The listing below is to be output in its exact form.

◆ **Data lines**:
────
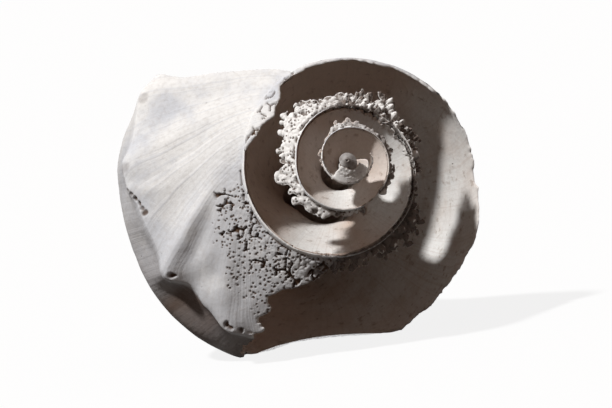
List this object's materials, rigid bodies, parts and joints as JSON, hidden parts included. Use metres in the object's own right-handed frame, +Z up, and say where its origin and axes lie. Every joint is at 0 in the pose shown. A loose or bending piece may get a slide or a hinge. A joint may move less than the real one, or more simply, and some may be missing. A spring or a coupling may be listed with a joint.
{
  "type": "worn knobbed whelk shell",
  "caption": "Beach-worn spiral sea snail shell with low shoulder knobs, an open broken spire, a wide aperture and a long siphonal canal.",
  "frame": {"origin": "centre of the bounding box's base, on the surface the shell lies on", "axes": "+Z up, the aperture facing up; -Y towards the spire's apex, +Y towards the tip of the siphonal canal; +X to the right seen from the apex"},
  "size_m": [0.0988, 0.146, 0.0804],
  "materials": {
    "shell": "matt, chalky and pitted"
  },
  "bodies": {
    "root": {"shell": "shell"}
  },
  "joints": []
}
────
◆ **Solution for this exercise**:
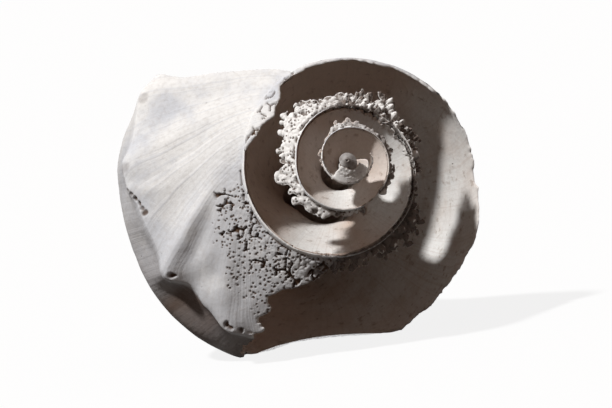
List this object's materials, rigid bodies, parts and joints as JSON, hidden parts included. Use metres in the object's own right-handed frame, +Z up, and say where its origin and axes lie. Every joint is at 0 in the pose shown. A loose or bending piece may get a slide or a hinge. A joint may move less than the real one, or more simply, and some may be missing. A spring or a coupling may be listed with a joint.
{
  "type": "worn knobbed whelk shell",
  "caption": "Beach-worn spiral sea snail shell with low shoulder knobs, an open broken spire, a wide aperture and a long siphonal canal.",
  "frame": {"origin": "centre of the bounding box's base, on the surface the shell lies on", "axes": "+Z up, the aperture facing up; -Y towards the spire's apex, +Y towards the tip of the siphonal canal; +X to the right seen from the apex"},
  "size_m": [0.0988, 0.146, 0.0804],
  "materials": {
    "shell": "matt, chalky and pitted"
  },
  "bodies": {
    "root": {"shell": "shell"}
  },
  "joints": []
}